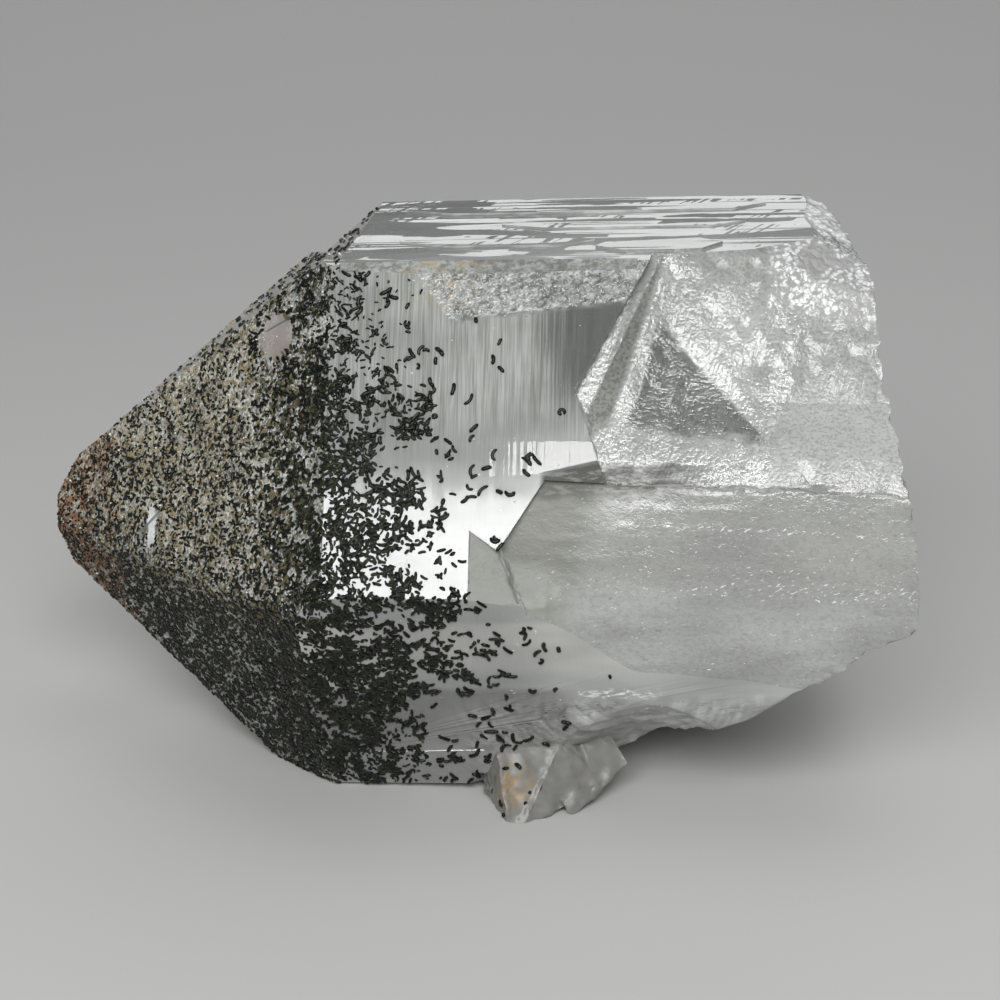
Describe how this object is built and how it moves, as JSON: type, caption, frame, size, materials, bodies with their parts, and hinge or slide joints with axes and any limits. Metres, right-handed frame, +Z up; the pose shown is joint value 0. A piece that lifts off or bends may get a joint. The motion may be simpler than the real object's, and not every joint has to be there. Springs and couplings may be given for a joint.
{
  "type": "himalayan quartz crystal",
  "caption": "Short thick quartz point with a six-sided prism, a six-faced tip dusted with chlorite, a rough contact face and a broken milky root; it lies on one side.",
  "frame": {"origin": "centre of the footprint, on the surface that the crystal lies on", "axes": "+X along the crystal from its point to its broken root, +Y to the back, +Z up"},
  "size_m": [0.0716, 0.05, 0.0446],
  "materials": {
    "quartz": "clear to milky, glassy on the crystal faces, frosted on the contact face",
    "chlorite": "dark green earthy grains with a dull sheen"
  },
  "bodies": {
    "root": {"quartz_crystal": "quartz"}
  },
  "joints": []
}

+++++

OBJECTIVE: Return every line of the material exactly.

THE ANSWER:
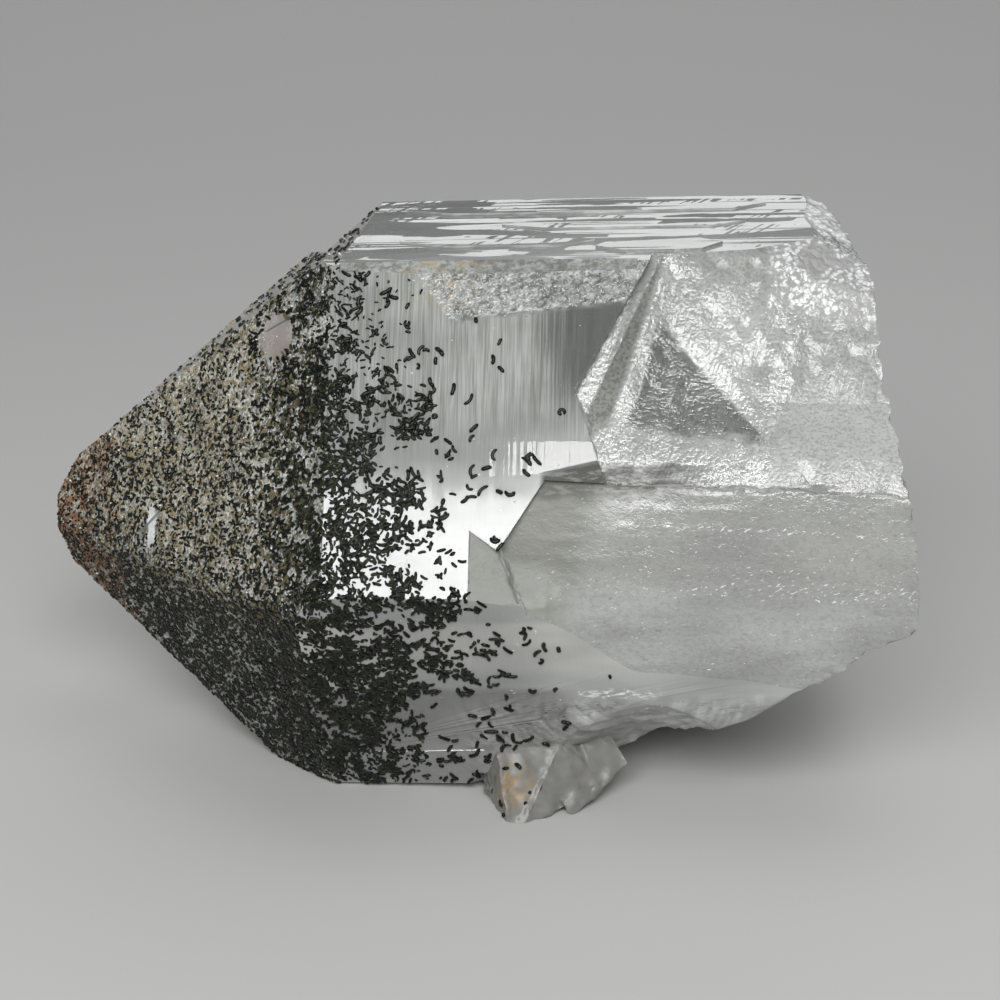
Describe how this object is built and how it moves, as JSON: type, caption, frame, size, materials, bodies with their parts, and hinge or slide joints with axes and any limits. Metres, right-handed frame, +Z up; the pose shown is joint value 0. A piece that lifts off or bends may get a joint. The motion may be simpler than the real object's, and not every joint has to be there. Springs and couplings may be given for a joint.
{
  "type": "himalayan quartz crystal",
  "caption": "Short thick quartz point with a six-sided prism, a six-faced tip dusted with chlorite, a rough contact face and a broken milky root; it lies on one side.",
  "frame": {"origin": "centre of the footprint, on the surface that the crystal lies on", "axes": "+X along the crystal from its point to its broken root, +Y to the back, +Z up"},
  "size_m": [0.0716, 0.05, 0.0446],
  "materials": {
    "quartz": "clear to milky, glassy on the crystal faces, frosted on the contact face",
    "chlorite": "dark green earthy grains with a dull sheen"
  },
  "bodies": {
    "root": {"quartz_crystal": "quartz"}
  },
  "joints": []
}